Haitians have keenly felt the results of sanctions, losing most electricity and telephone service. The first tanker carrying fuel oil arrived in the Caribbean nation on Saturday.
Under the accord, the sanctions will not be lifted formally until Aristide returns to office Oct. 30. The sanctions can be reimposed at any time until then, if UN Secretary-General Boutros Boutros-Ghali, after conferring with his counterpart at the Organization of American States, determines that Haitian authorities have failed to comply with other parts of the agreement.
* The Security Council early this week is expected to authorize the deployment of up to 567 civilian police monitors for Haiti in accord with a request from Mr. Boutros-Ghali. The Council also will authorize the dispatch of military training teams and construction engineers. The new UN mission, which is expected to draw heavily on the United States for military and engineering experts, will be charged with helping to create a new and separate police force for Haiti and to aid in restructuring and moderni zing Haiti's armed forces.

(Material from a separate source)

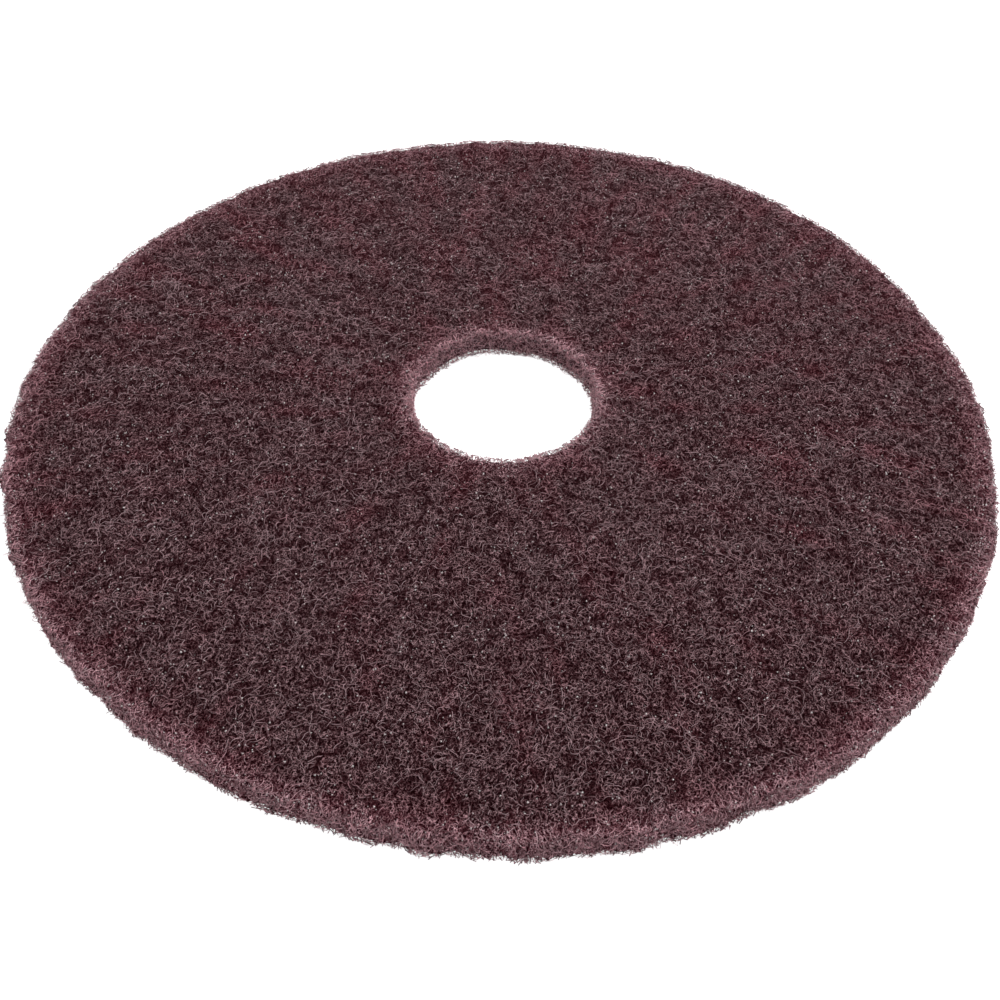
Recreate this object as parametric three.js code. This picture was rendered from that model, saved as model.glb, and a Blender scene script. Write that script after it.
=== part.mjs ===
// Floor polishing pad: one round of springy non-woven fibre web with a hole at its centre.
//
// Millimetres, +Z up. The origin is under the centre of the hole, on the floor that the pad lies on,
// and -Y is the side nearest the eye. The web is lofty: its faces are tufts that reach the full
// thickness, with shallow hollows between them. A die cuts the round and its hole out of the sheet,
// which leaves walls with soft corners and a slightly torn outline.

import * as THREE from 'three';
import { ImprovedNoise } from 'three/addons/math/ImprovedNoise.js';

// Sizes of the cut round
const padDiameter = 432;
const holeDiameter = 84;
const padThickness = 13;

// The knife squeezes the web as it cuts, so the corners of both walls spring back round
const cornerRadius = 3.4;

// A pad that has relaxed out of its die is slightly three-lobed, with one lobe at this bearing
const lobeHeight = 1.2;
const lobeBearing = THREE.MathUtils.degToRad(60);

// Tufts and hollows of the two faces: the pitch is about the distance from tuft to tuft, the tuft
// share is how much of a face stays at the full thickness, and a larger slope makes softer hollows
const tuftPitch = 24;
const tuftShare = 0.55;
const hollowDepth = 1.4;
const hollowSlope = 0.6;

// Torn fibre ends push the walls in and out: how far, at what spacing along the wall, and how deep
// into the web this reaches
const rimTear = 1.5;
const holeTear = 1;
const tearPitch = 11;
const tearReach = 12;

// Net of triangles over the web: points around each wall, steps down a wall and across a face
const rimPoints = 240;
const holePoints = 60;
const wallSteps = 6;
const faceSteps = 19;

const rimRadius = padDiameter / 2;
const holeRadius = holeDiameter / 2;
const corner = Math.min(cornerRadius, 0.45 * padThickness);

const noise = new ImprovedNoise();
const { smoothstep } = THREE.MathUtils;

// The section of the web, from hole to rim, carried round the axis as a loop of rings: along the
// lower face, up the rim, back along the upper face and down the hole. A ring on a face has points
// about as far apart as the rings are, and a ring on a wall has that wall's number of points.
function sectionRings() {
  const inner = holeRadius + corner;
  const outer = rimRadius - corner;
  const low = corner;
  const high = padThickness - corner;
  const quarter = Math.PI / 2;
  const pointPitch = 2 / Math.sqrt(3) * (outer - inner) / faceSteps;

  const rim = new THREE.Path()
    .absarc(outer, low, corner, -quarter, 0)
    .absarc(outer, high, corner, 0, quarter);
  const hole = new THREE.Path()
    .absarc(inner, high, corner, quarter, 2 * quarter)
    .absarc(inner, low, corner, 2 * quarter, 3 * quarter);

  const wall = (path, count) => path.getSpacedPoints(wallSteps)
    .map(({ x, y }) => ({ radius: x, height: y, count }));
  const face = (from, to, height) => {
    const across = new THREE.LineCurve(new THREE.Vector2(from, 0), new THREE.Vector2(to, 0));
    return across.getSpacedPoints(faceSteps).slice(1, -1)
      .map(({ x }) => ({ radius: x, height, count: Math.round(2 * Math.PI * x / pointPitch) }));
  };

  return [
    ...face(inner, outer, 0),
    ...wall(rim, rimPoints),
    ...face(outer, inner, padThickness),
    ...wall(hole, holePoints),
  ];
}

// How much the rim stands out at a bearing because the pad isn't quite round
function lobe(bearing) {
  return lobeHeight * Math.cos(3 * (bearing - lobeBearing));
}

// Unevenness of the web at a point, from about -1 to 1: waves at a pitch, with finer and lower
// waves on top
function unevenness(x, y, z, pitch) {
  const finer = pitch / 2.3;
  return 1.2 * noise.noise(x / pitch, y / pitch, z / pitch)
    + 0.6 * noise.noise(x / finer, y / finer, z / finer);
}

// Depth of the hollow at a point of a face, which is 0 on a tuft
function hollow(x, y, height) {
  const tuftLevel = tuftShare - 0.5;
  const wave = unevenness(x, y, height, tuftPitch);
  return hollowDepth * smoothstep(wave, tuftLevel, tuftLevel + hollowSlope);
}

// Where a point of the plain section lies on the tufts, hollows and torn walls of the real web
function settled(radius, bearing, height) {
  const x = radius * Math.cos(bearing);
  const y = radius * Math.sin(bearing);

  const acrossFace = (radius - holeRadius) / (rimRadius - holeRadius);
  const nearRim = smoothstep(radius, rimRadius - tearReach, rimRadius);
  const nearHole = 1 - smoothstep(radius, holeRadius, holeRadius + tearReach);
  const push = acrossFace * lobe(bearing)
    + (nearRim * rimTear - nearHole * holeTear) * unevenness(x, y, height, tearPitch);

  const fromMiddle = 2 * height / padThickness - 1;
  const onFace = smoothstep(Math.abs(fromMiddle), 0.5, 1);
  const sink = Math.sign(fromMiddle) * onFace * hollow(x, y, height);

  const place = new THREE.Vector3(radius + push, 0, height - sink);
  return place.applyAxisAngle(new THREE.Vector3(0, 0, 1), bearing);
}

// Triangles of the strip between two rings. It walks round both together and always steps along
// the ring whose next point comes first, so rings with different counts meet without a gap.
function stripBetween(ring, next) {
  const triangles = [];
  let a = 0;
  let b = 0;
  while (a < ring.count || b < next.count) {
    const aComesFirst = ring.turn + (a + 1) / ring.count < next.turn + (b + 1) / next.count;
    const here = ring.first + a % ring.count;
    const there = next.first + b % next.count;
    if (b === next.count || (a < ring.count && aComesFirst)) {
      a += 1;
      triangles.push(here, ring.first + a % ring.count, there);
    } else {
      b += 1;
      triangles.push(here, next.first + b % next.count, there);
    }
  }
  return triangles;
}

// The whole web as one closed surface: every other ring is turned half a point, for even triangles
function fibreWeb() {
  const points = [];
  const rings = sectionRings();
  rings.forEach((ring, index) => {
    ring.first = points.length;
    ring.turn = (index % 2) / (2 * ring.count);
    for (let i = 0; i < ring.count; i++) {
      const bearing = 2 * Math.PI * (ring.turn + i / ring.count);
      points.push(settled(ring.radius, bearing, ring.height));
    }
  });

  const web = new THREE.BufferGeometry().setFromPoints(points);
  web.setIndex(rings.flatMap((ring, i) => stripBetween(ring, rings[(i + 1) % rings.length])));
  web.computeVertexNormals();
  return web;
}

// Dark maroon nylon fibre bonded with resin and abrasive, quite dull
const fibreFinish = new THREE.MeshStandardMaterial({
  color: 0x5a4043,
  roughness: 0.85,
  metalness: 0,
});

const fibrePad = new THREE.Mesh(fibreWeb(), fibreFinish);
fibrePad.name = 'fibre_pad';

const pad = new THREE.Group();
pad.add(fibrePad);

export default pad;
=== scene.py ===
# Looks of a floor polishing pad: a round of curly, resin-bonded fibre on a plain white studio floor.

import math

import bpy
import numpy as np
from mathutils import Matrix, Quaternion, Vector


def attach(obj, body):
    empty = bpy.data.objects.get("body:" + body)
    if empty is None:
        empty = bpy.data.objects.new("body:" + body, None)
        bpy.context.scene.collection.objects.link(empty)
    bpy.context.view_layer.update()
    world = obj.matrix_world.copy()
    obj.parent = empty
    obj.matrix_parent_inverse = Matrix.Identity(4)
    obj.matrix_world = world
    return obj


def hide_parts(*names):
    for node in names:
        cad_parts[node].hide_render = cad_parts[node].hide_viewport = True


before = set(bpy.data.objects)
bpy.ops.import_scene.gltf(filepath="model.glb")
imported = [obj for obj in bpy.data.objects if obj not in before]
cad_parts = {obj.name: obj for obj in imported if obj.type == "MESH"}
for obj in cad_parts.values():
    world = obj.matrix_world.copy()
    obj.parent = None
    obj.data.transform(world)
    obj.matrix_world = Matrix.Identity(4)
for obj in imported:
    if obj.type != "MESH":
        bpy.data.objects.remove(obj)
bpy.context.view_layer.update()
mm = 0.001


# Camera and studio. The pad lies on a wide white floor under one large soft box, in a room of even
# white light. The camera stands over the near rim and looks down at the near half of the pad.
eye = Vector((0, -0.3817, 0.3603))
aim = Vector((-0.0005, -0.0659, 0.013))
lens_mm = 40.95
sensor_mm = 36
camera_roll = math.radians(1.23)

camera_data = bpy.data.cameras.new("camera")
camera_data.lens = lens_mm
camera_data.sensor_width = sensor_mm
camera = bpy.data.objects.new("camera", camera_data)
camera.location = eye
camera.rotation_mode = "QUATERNION"
camera.rotation_quaternion = (aim - eye).to_track_quat("-Z", "Y") @ Quaternion((0, 0, 1), camera_roll)
bpy.context.collection.objects.link(camera)
bpy.context.scene.camera = camera
bpy.context.scene.view_settings.view_transform = "Standard"


class Shade:
    """A socket of a node tree. Arithmetic on it adds the Math nodes that work it out."""

    def __init__(self, tree, socket=None):
        self.tree = tree
        self.socket = socket

    def node(self, kind, settings=None, inputs=None, output=0):
        """Adds a node: its settings first, then the values or links of its sockets."""
        made = self.tree.nodes.new("ShaderNode" + kind)
        for name, value in (settings or {}).items():
            if name == "stops":
                spare = made.color_ramp.elements
                for stop, (place, colour) in enumerate(value):
                    at = spare[stop] if stop < 2 else spare.new(place)
                    at.position = place
                    at.color = colour
            else:
                setattr(made, name, value)
        for name, value in (inputs or {}).items():
            if isinstance(value, Shade):
                self.tree.links.new(value.socket, made.inputs[name])
            else:
                made.inputs[name].default_value = value
        return Shade(self.tree, made.outputs[output])

    def maths(self, operation, first, second):
        return self.node("Math", {"operation": operation}, {0: first, 1: second})

    def __add__(self, other):
        return self.maths("ADD", self, other)

    def __sub__(self, other):
        return self.maths("SUBTRACT", self, other)

    def __rsub__(self, other):
        return self.maths("SUBTRACT", other, self)

    def __mul__(self, other):
        return self.maths("MULTIPLY", self, other)

    __radd__ = __add__
    __rmul__ = __mul__

    def mixed(self, low, high):
        """A colour between two others, where this value is 0 and where it is 1."""
        settings = {"data_type": "RGBA"}
        return self.node("Mix", settings, {0: self, 6: low, 7: high}, output=2)

    def stepped(self, low, high):
        """0 where this value is under low, 1 where it is over high, and smooth between."""
        settings = {"interpolation_type": "SMOOTHSTEP"}
        return self.node("MapRange", settings, {"Value": self, "From Min": low, "From Max": high})


def material(name):
    """A new material: its node tree, and the socket that its shader goes to."""
    made = bpy.data.materials.new(name)
    made.use_nodes = True
    made.node_tree.nodes.clear()
    output = made.node_tree.nodes.new("ShaderNodeOutputMaterial")
    return made, Shade(made.node_tree), output.inputs["Surface"]


def shown_directly(shade):
    """1 for rays from the camera, or seen in gloss or through glass, and 0 for the rest."""
    seen = [shade.node("LightPath", output=kind) for kind in (
        "Is Camera Ray", "Is Glossy Ray", "Is Transmission Ray")]
    return shade.maths("MINIMUM", seen[0] + seen[1] + seen[2], 1.0)


room_light = 0.62
world = bpy.data.worlds.new("white room")
world.use_nodes = True
world.node_tree.nodes.clear()
room = Shade(world.node_tree)
strength = shown_directly(room) * (1 - room_light) + room_light
background = room.node("Background", inputs={"Color": (1, 1, 1, 1), "Strength": strength})
world_output = world.node_tree.nodes.new("ShaderNodeOutputWorld")
world.node_tree.links.new(background.socket, world_output.inputs["Surface"])
bpy.context.scene.world = world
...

"These are three important and very encouraging steps.... But some difficult obstacles still lie ahead," cautions Robert Pastor, director of Latin American programs at Emory University's Carter Center in Atlanta and a leader in organizing monitoring efforts in Haiti's election.
The UN actively brokered the July 3 agreement, and UN Security Council President Madeleine Albright, US ambassador to the UN, says it appears that Haiti so far qualifies as one of the UN's "success stories." She terms the UN sanctions a "critical tool," which was used in a "flexible" way to promote democracy in Haiti's case.
Clinton administration officials also deserve a major piece of the credit for devoting so much energy and muscle to the multilateral effort to return democracy to Haiti, says David Scott Palmer, director of Latin American Studies at Boston University. "They've achieved more success than I thought they could."
Still, Dr. Palmer agrees with Dr. Pastor that "Haiti still has a long way to go" before it is again democratic. Haiti's parliament still must act on a number of issues before Aristide's return. The lawmakers are expected to recess for three months in September, which may require Malval to call a special legislative session.
"My guess is that Haiti's Congress has more than one trick up its sleeve between now and October," Palmer says. He points to what he calls the lawmakers' lengthy and deliberate avoidance of a quorum in the Malval confirmation process as an indicative past example.
Pastor, a political science professor at Emory, says he has always thought that the confirmation of a Haitian prime minister and UN suspension of sanctions would be easily achieved.
He says he is surprised they took two months rather than one or two weeks. He thinks the most difficult problem will center on Haiti's police and military forces and the retirement of top officials there - steps still to come.
Pastor says he also is concerned that the de facto regime in Haiti, while in principle approving the idea of police and military advisers, may yet try to keep the outsiders from coming to Haiti.